# What this task involves
Render the following material again verbatim, leaving nothing out.

▬▬▬

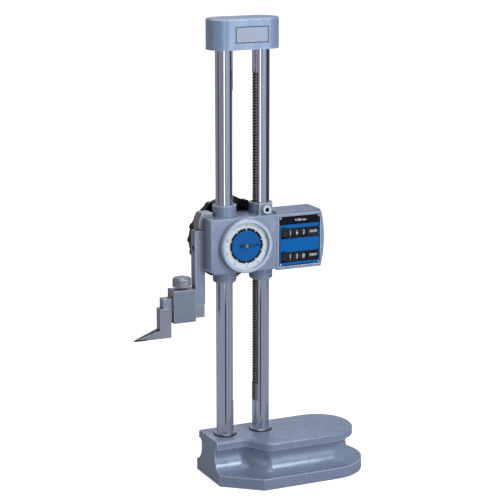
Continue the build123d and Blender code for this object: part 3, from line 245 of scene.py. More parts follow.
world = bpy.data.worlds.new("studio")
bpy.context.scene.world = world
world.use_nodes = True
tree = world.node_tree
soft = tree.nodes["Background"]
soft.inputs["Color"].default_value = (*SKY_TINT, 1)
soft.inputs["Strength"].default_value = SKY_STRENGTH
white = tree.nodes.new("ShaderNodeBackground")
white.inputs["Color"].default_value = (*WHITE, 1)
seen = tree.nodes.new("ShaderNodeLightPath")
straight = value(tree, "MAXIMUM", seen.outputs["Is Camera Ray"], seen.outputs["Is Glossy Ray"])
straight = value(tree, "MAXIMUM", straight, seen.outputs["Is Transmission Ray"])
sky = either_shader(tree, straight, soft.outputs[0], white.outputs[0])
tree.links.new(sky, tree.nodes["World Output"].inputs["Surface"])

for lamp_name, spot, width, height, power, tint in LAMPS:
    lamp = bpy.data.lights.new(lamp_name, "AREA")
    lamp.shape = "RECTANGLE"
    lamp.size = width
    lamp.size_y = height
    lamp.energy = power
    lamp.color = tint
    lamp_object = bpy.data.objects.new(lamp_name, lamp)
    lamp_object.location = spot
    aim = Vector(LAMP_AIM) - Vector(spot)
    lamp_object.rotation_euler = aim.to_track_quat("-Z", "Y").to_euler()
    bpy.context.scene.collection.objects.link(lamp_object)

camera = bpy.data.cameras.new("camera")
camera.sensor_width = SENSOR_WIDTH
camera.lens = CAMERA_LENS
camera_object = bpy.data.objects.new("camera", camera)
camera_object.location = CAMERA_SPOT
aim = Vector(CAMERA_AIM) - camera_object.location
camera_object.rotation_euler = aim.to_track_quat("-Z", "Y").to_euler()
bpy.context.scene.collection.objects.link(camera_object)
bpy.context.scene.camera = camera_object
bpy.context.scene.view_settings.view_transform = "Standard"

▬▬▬

# Finished answer
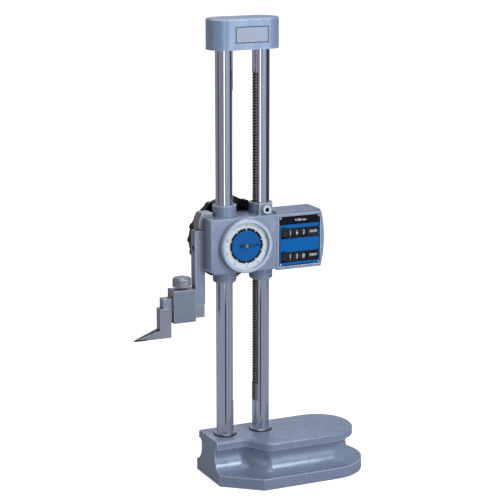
Continue the build123d and Blender code for this object: part 3, from line 245 of scene.py. More parts follow.
world = bpy.data.worlds.new("studio")
bpy.context.scene.world = world
world.use_nodes = True
tree = world.node_tree
soft = tree.nodes["Background"]
soft.inputs["Color"].default_value = (*SKY_TINT, 1)
soft.inputs["Strength"].default_value = SKY_STRENGTH
white = tree.nodes.new("ShaderNodeBackground")
white.inputs["Color"].default_value = (*WHITE, 1)
seen = tree.nodes.new("ShaderNodeLightPath")
straight = value(tree, "MAXIMUM", seen.outputs["Is Camera Ray"], seen.outputs["Is Glossy Ray"])
straight = value(tree, "MAXIMUM", straight, seen.outputs["Is Transmission Ray"])
sky = either_shader(tree, straight, soft.outputs[0], white.outputs[0])
tree.links.new(sky, tree.nodes["World Output"].inputs["Surface"])

for lamp_name, spot, width, height, power, tint in LAMPS:
    lamp = bpy.data.lights.new(lamp_name, "AREA")
    lamp.shape = "RECTANGLE"
    lamp.size = width
    lamp.size_y = height
    lamp.energy = power
    lamp.color = tint
    lamp_object = bpy.data.objects.new(lamp_name, lamp)
    lamp_object.location = spot
    aim = Vector(LAMP_AIM) - Vector(spot)
    lamp_object.rotation_euler = aim.to_track_quat("-Z", "Y").to_euler()
    bpy.context.scene.collection.objects.link(lamp_object)

camera = bpy.data.cameras.new("camera")
camera.sensor_width = SENSOR_WIDTH
camera.lens = CAMERA_LENS
camera_object = bpy.data.objects.new("camera", camera)
camera_object.location = CAMERA_SPOT
aim = Vector(CAMERA_AIM) - camera_object.location
camera_object.rotation_euler = aim.to_track_quat("-Z", "Y").to_euler()
bpy.context.scene.collection.objects.link(camera_object)
bpy.context.scene.camera = camera_object
bpy.context.scene.view_settings.view_transform = "Standard"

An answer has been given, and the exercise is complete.